For decades, foodservice has been defined as food prepared away from home. Today, however, the lines are blurring between foodservice and in-home meals. When people entertain at home, for example, they often acquire food from both retail and foodservice sources. Research shows that people enjoy eating at home when they are multitasking or when they want a comfortable atmosphere. On the other hand, consumers are excited and passionate about away-from-home meals. Rather than trying to get people into restaurants, foodservice companies can succeed by bringing food to consumers at home. Keys to success are improved access, delivery, and automation.
Exclusive to the Presidents Conference, Jack Li shared proprietary research which shows how consumers use food at and away from home, as well as implications for the foodservice industry.
Home is becoming a much bigger opportunity for the foodservice industry.
Datassential’s research has found that people eat all day long, and eating occasions aren’t easily classified as either foodservice or retail. Over the course of a day, it is not uncommon for consumers to have eight distinct eating events. People simply reach out for what is available at the time, rather than making conscious decisions about buying meals from foodservice or retail.

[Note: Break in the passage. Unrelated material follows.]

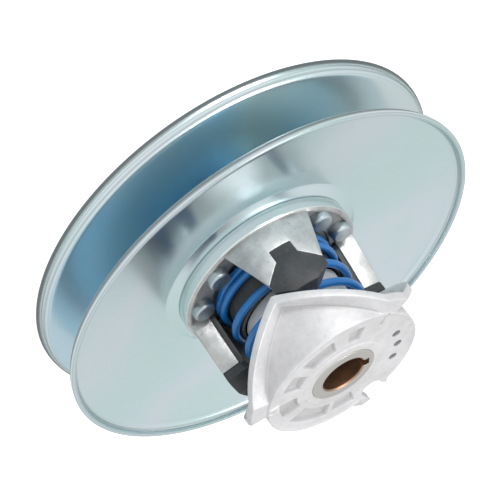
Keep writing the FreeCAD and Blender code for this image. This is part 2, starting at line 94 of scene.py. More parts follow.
def rounded(outline, arcs=5):
    """Corners (x, y) or (x, y, radius) of a closed outline, each radius turned into arcs + 1 points."""
    points = []
    count = len(outline)
    for i, corner in enumerate(outline):
        here = Vector(corner[:2])
        if len(corner) < 3:
            points.append(tuple(here))
            continue
        before = Vector(outline[i - 1][:2]) - here
        after = Vector(outline[(i + 1) % count][:2]) - here
        half = before.angle(after) / 2
        reach = min(corner[2] / math.tan(half), before.length * 0.49, after.length * 0.49)
        if half > math.radians(89.0):
            for k in range(arcs + 1):
                spot = here + (before.normalized() * (1 - k / arcs) + after.normalized() * k / arcs) * 0.05
                points.append(tuple(spot))
            continue
        radius = reach * math.tan(half)
        bisector = (before.normalized() + after.normalized()).normalized()
        middle = here + bisector * (radius / math.sin(half))
        first = here + before.normalized() * reach - middle
        last = here + after.normalized() * reach - middle
        start = math.atan2(first.y, first.x)
        sweep = (math.atan2(last.y, last.x) - start + math.pi) % (2 * math.pi) - math.pi
        for k in range(arcs + 1):
            spot = start + sweep * k / arcs
            points.append((middle.x + radius * math.cos(spot), middle.y + radius * math.sin(spot)))
    return points


def swept(sections, closed=True):
    """A skin through equal-length loops of points, closed on itself or capped at its ends."""
    bm = bmesh.new()
    rings = [[bm.verts.new(p) for p in loop] for loop in sections]
    following = rings[1:] + rings[:1] if closed else rings[1:]
    size = len(rings[0])
    for a, b in zip(rings, following):
        for i in range(size):
            j = (i + 1) % size
            bm.faces.new((a[i], a[j], b[j], b[i]))
    if not closed:
        bm.faces.new(list(reversed(rings[0])))
        bm.faces.new(rings[-1])
    return bm


def around(section_at, angles):
    """Sweep section_at(angle) -> [(radius, height), ...] round the shaft."""
    sections = []
    for angle in angles:
        c, s = math.cos(math.radians(angle)), math.sin(math.radians(angle))
        sections.append([(r * c, r * s, z) for r, z in section_at(angle)])
    return swept(sections)


def lathe(outline, steps):
    """A turned body from its (radius, height) outline."""
    points = rounded(outline)
    return around(lambda angle: points, [360.0 * k / steps for k in range(steps)])


def wrapped(outline, inner, outer, centre, bevel, step=2.0):
    """A plate given flat, as (degrees, height) corners, wrapped round the shaft with radial sides."""
    arc = math.radians(outer)
    bm = bmesh.new()
    front = [bm.verts.new((a * arc, outer, z)) for a, z in outline]
    back = [bm.verts.new((a * arc, inner, z)) for a, z in outline]
    bm.faces.new(front)
    bm.faces.new(list(reversed(back)))
    for i in range(len(outline)):
        j = (i + 1) % len(outline)
        bm.faces.new((front[j], front[i], back[i], back[j]))
    bmesh.ops.recalc_face_normals(bm, faces=bm.faces)
    bmesh.ops.bevel(bm, geom=list(bm.edges), offset=bevel, segments=3, profile=0.5, affect="EDGES",
                    clamp_overlap=True)
    low = min(v.co.x for v in bm.verts)
    high = max(v.co.x for v in bm.verts)
    cut = (math.floor(low / step) + 1) * step
    while cut < high:
        bmesh.ops.bisect_plane(bm, geom=list(bm.verts) + list(bm.edges) + list(bm.faces), dist=1e-5,
                               plane_co=(cut, 0, 0), plane_no=(1, 0, 0))
        cut += step
    for vert in bm.verts:
        spot = math.radians(centre) + vert.co.x / outer
        vert.co = (vert.co.y * math.cos(spot), vert.co.y * math.sin(spot), vert.co.z)
    return bm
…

To better understand consumers’ decision-making process, it is important to understand how food is consumed:
- One third of food that is sourced away from home is eaten at that venue.
- Over half the food sourced away from home is eaten at home, at work, or at school.
- Close to three quarters (74%) of all food is eaten at home.
- One in six away-from-home instances also include food from home.
The home represents a major opportunity for foodservice, since it plays a pivotal role in consumer habits. Looking ahead, home meals are expected to become much more important. When people entertain at home, for example, they often acquire food from many different places, which include both retail and foodservice sources.
“From the consumer’s point of view, it’s more of foodservice and retail working together in some way to collectively fulfill all of their needs. I think that’s where we want to find some more collaboration and think about the consumer’s journey for food in terms of all the places they could source things.”